Строки 13–37. Это подсчеты Тарановского по 4-стопному хорею с мужскими и женскими окончаниями; поэмы с (хотя бы частично) дактилическими окончаниями – «Илья Муромец», «Бова» и некрасовские «Коробейники» – в таблицу не включены. Итоговые строки 36–37 суммируют соответственно данные строк 13–18 и 19–35. Из них видно: от XVIII к XIX веку, во-первых, повышается на 10 % ударность II стопы (и почти достигает константных 100 %); во-вторых, понижаются на 10 % ударности I и III стоп, так что ритмический профиль размера становится совсем изломанно-альтернирующим; в-третьих, в результате этого снижается средняя ударность стоп (с 77 до 75 %). Повышенная (по сравнению с моделью) ударность II стопы – явный результат влияния ритма народного стиха; пониженная к XIX веку ударность I стопы – по-видимому, тоже; а повышенная ударность этой I стопы в XVIII веке, может быть, объясняется влиянием на хорей рамочного ритма книжного 4-стопного ямба. В целом эти выводы Тарановского полностью сохраняют свою значимость. Мы даже можем, не выходя за пределы его материала, уточнить его картину эволюции ритма хорея от XVIII к XIX веку: например, суммировать строки 21–26 (весь Пушкин), 56,6–98,1–45,5–100 %, и строки 31–35 (1850–1880‐е годы), 52,2–99,7–49,2–100 %: тогда постепенное усиление II стопы и ослабление I стопы будут прослеживаться более наглядно. Однако данные его по XVIII веку явно слишком малочисленны и слишком неоднородны: вряд ли, например, можно ставить в общий ряд экспериментальную ломоносовскую «Оду Фенелонову» (1738). Мы постараемся расширить прежде всего именно этот материал.

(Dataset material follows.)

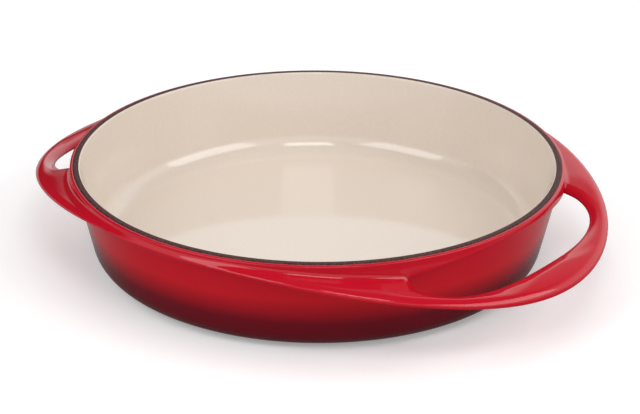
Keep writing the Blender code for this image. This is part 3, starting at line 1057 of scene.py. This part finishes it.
# The coat's back starts a millimetre under the rim and reaches the wall's line at 45 mm.
TOP_TUCK = 1.0
BACK_TOP = 45.0
FOOT_EDGE = corner_arc(RIM_RADIUS, FOOT_PROUD, BASE_FILLET, steps=1)[0, 0]
# How the enamel rounds over towards the foot: so far inside the base's edge, and so high.
FOOT_LIP = [(0.4, FOOT_PROUD - 0.1), (0.5, 0.35), (0.85, 0.25), (0.9, FOOT_PROUD + COAT)]

angles = turn_steps(fine=130, coarse=56)
radii = np.arange(
    wall_radius(LOWEST, RIM_RADIUS) - INSIDE_WALL, HANDLE_REACH + PAST_HANDLES, RADIUS_STEP)
heights = np.concatenate([
    np.arange(LOWEST, WALL_TOP, WALL_STEP),
    np.arange(WALL_TOP, BAND_START, FLANGE_STEP),
    np.linspace(BAND_START, TOP_EDGE, BAND_LEVELS),
])
points, quads, rings = surface_of(outside_distance, angles, radii, heights)
below = np.vstack([
    corner_arc(RIM_RADIUS, FOOT_PROUD, BASE_FILLET, steps=18)[::-1],
    [(FOOT_EDGE - set_in, height) for set_in, height in FOOT_LIP],
    corner_arc(RIM_RADIUS, FOOT_PROUD, BASE_FILLET, steps=8, inset=-COAT),
])
above = np.array([
    (OUTER_EDGE[0], RIM_HEIGHT - TOP_TUCK),
    (wall_radius(BACK_TOP, RIM_RADIUS) - COAT, BACK_TOP),
])
points, quads, fans = close_with_rings(points, quads, rings, below, above)
exterior = make_piece(
    "exterior_coat", points, quads, fans, "exterior_enamel", RED)

# %% [markdown]
# The shade of the red is stored with the points. It rises with the height on the wall, and
# it is 1 wherever a point stands well off the wall, which is on the flange and the handles.

# %% Shade of the red
SHADE_HEIGHTS = (-10.0, 52.0)
OFF_THE_WALL = (0.5, 4.0)

x, y, z = points.T
off_wall = np.hypot(x, y) - wall_radius(z, RIM_RADIUS)
shade = np.maximum(smooth_step(z, *SHADE_HEIGHTS), smooth_step(off_wall, *OFF_THE_WALL))
attribute = exterior.data.attributes.new("shade", "FLOAT", "POINT")
attribute.data.foreach_set("value", shade.astype(np.float32))
print("shade of the red: from", round(float(shade.min()), 2), "to", round(float(shade.max()), 2))

# %% [markdown]
# ## Under the dish
#
# Inside the foot ring the base is a shallow recess with its own coat, drawn like the inside
# of the bowl: one closed profile carried round. The photograph does not show it, so it
# follows what dishes of this kind have.

# %% Underside coat
FOOT_SET_IN = 1.0
FOOT_OUTER = FOOT_EDGE - FOOT_SET_IN
FOOT_INNER = FOOT_OUTER - FOOT_WIDTH
RECESS_ROOF = FOOT_PROUD + RECESS_DEPTH
RECESS_RUN = 3.0
RECESS_GAP = 0.3
RECESS_FOOT = 0.5


def recess_profile(inset):
    """From the middle of the recess outwards, then down its slope towards the foot ring."""
    edge = FOOT_INNER - RECESS_GAP
    return np.array([
        (0.0, RECESS_ROOF + inset), (edge - RECESS_RUN, RECESS_ROOF + inset),
        (edge, RECESS_FOOT + inset)])


points, quads, fans = carried_round(
    np.vstack([recess_profile(COAT), recess_profile(0.0)[::-1]]), turns=360)
make_piece("underside_coat", points, quads, fans, "underside_enamel", WINE)

# %% [markdown]
# ## The casting itself
#
# Under its coats the dish is one piece of grey iron, and only the ground foot ring shows
# bare. It could be the exterior piece shrunk a little, but shrinking moves a handle as well
# as thinning it. Instead the same distance is drawn half a millimetre further in, on a
# coarser grid, and closed by the profiles of the foot and of the bowl.

# %% Iron casting
# How far the iron lies under the red and under the sand, just more than a coat's thickness.
SUNK = 0.5
UNDER_SAND = 0.45
IRON_TOP = RIM_HEIGHT - 0.9
IRON_LEVELS = 28
IRON_INSIDE_WALL = 5.0
IRON_STEP = 1.1
# Where its top edge starts on the rim's outer arc, in degrees.
IRON_EDGE = 60
FOOT_BEVEL = 0.5
RECESS_LIP = 1.2


def casting_distance(x, y, z):
    """Distance to the iron itself: the outside's distance plus how far the iron lies under it."""
    return outside_distance(x, y, z) + SUNK


def foot_profile():
    """From the rounded base down to the foot ring, across it and up into the recess."""
    base = corner_arc(RIM_RADIUS, FOOT_PROUD, BASE_FILLET, steps=10, inset=-SUNK)[::-1]
    roof = RECESS_ROOF + SUNK
    return np.vstack([base, [
        (FOOT_OUTER, FOOT_PROUD + SUNK), (FOOT_OUTER, FOOT_BEVEL), (FOOT_OUTER - FOOT_BEVEL, 0.0),
        (FOOT_INNER + FOOT_BEVEL, 0.0), (FOOT_INNER, FOOT_BEVEL),
        (FOOT_INNER - RECESS_GAP, RECESS_LIP), (FOOT_INNER - RECESS_RUN - COAT, roof),
        (FOOT_INNER / 2, roof), (0.0, roof)]])


angles = turn_steps(fine=90, coarse=36)
radii = np.arange(
    wall_radius(LOWEST, RIM_RADIUS) - IRON_INSIDE_WALL, HANDLE_REACH + PAST_HANDLES, IRON_STEP)
heights = np.concatenate([
    np.arange(LOWEST, WALL_TOP, WALL_STEP), np.linspace(WALL_TOP, IRON_TOP, IRON_LEVELS)])
points, quads, rings = surface_of(casting_distance, angles, radii, heights)
edge = arc(OUTER_EDGE, RIM_ROUNDING - SUNK, IRON_EDGE, 90, steps=2)
above = np.vstack([edge, interior_profile(UNDER_SAND)[::-1]])
points, quads, fans = close_with_rings(points, quads, rings, foot_profile(), above)
make_piece("casting", points, quads, fans, "iron_casting", IRON)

Строки 38–48. Новые данные: XVIII век. Из Николева взята пародическая «Ода гудошная» на взятие Очакова, из Капниста – анакреонтические, три моральные и три горацианские оды, из Радищева – часть «Песни исторической» (почти такой же ритм в «Бове»: 41,0–99,7–52,0–100 %). Мы видим, что высокая ударность I стопы была совсем не общим явлением в XVIII веке: у Попова, Львова и Радищева уже появляется ритм, в котором ударность I стопы гораздо ниже модели (и ниже ударности III стопы). Можно считать, что это результат влияния народного стиха на литературный, но влияние это было достаточно опосредованным: ни Радищев, ни Львов не обнаруживают в этих стихах других черт народной поэтики, а у Попова рядом с «народным» ритмом «Пня» мы видим очень «книжный» ритм «Песен» (такой же, как и у Капниста, и у Нелединского – с высокой ударностью не только I, но и III стопы). Для Державина мы подсчитали раздельно хореи из «серьезных» стихотворений его I–II томов и из анакреонтических од его III тома; но никакой разницы в ударности I стопы не обнаружилось. Неожиданным было то, что архаистом оказался Капнист с его пониженной (до уровня «Оды Фенелоновой»!) ударностью II стопы. Мы знаем, что ритм 4-стопного хорея, по-видимому, влиял на ритм 4-стопного ямба, толкая его к перестройке от рамочного ритма к альтернирующему, здесь же перед нами, вероятно, обратное влияние – рамочного ритма 4-стопного ямба на альтернирующий ритм 4-стопного хорея: «Но что жизнь? В родах – мученье, В детстве – раболепства гнет, В юности – страстей волненье, В мужестве – труды сует. Старость – возвращает в детство, Смерть – рождения наследство…» и т. д. (1794, «Ода на смерть Плениры»). Другой одинокий экспериментатор этого времени – Радищев: в своем новаторском 4-стопном хорее с женскими нерифмованными окончаниями он широко, как никто, пользуется сдвигами ударений в 2-сложных словах: «Цинцинат от шумна света В селе малом обитает… Велик столь же, как пред войском В прах попрал ты врагов Рима… Одно слово, и дух прежний Возродился в сердце римлян» и т. д. Это еще более несомненная стилизация ритма народного хорея – в нарочитом контрасте с учено-патетическим содержанием «Песни исторической».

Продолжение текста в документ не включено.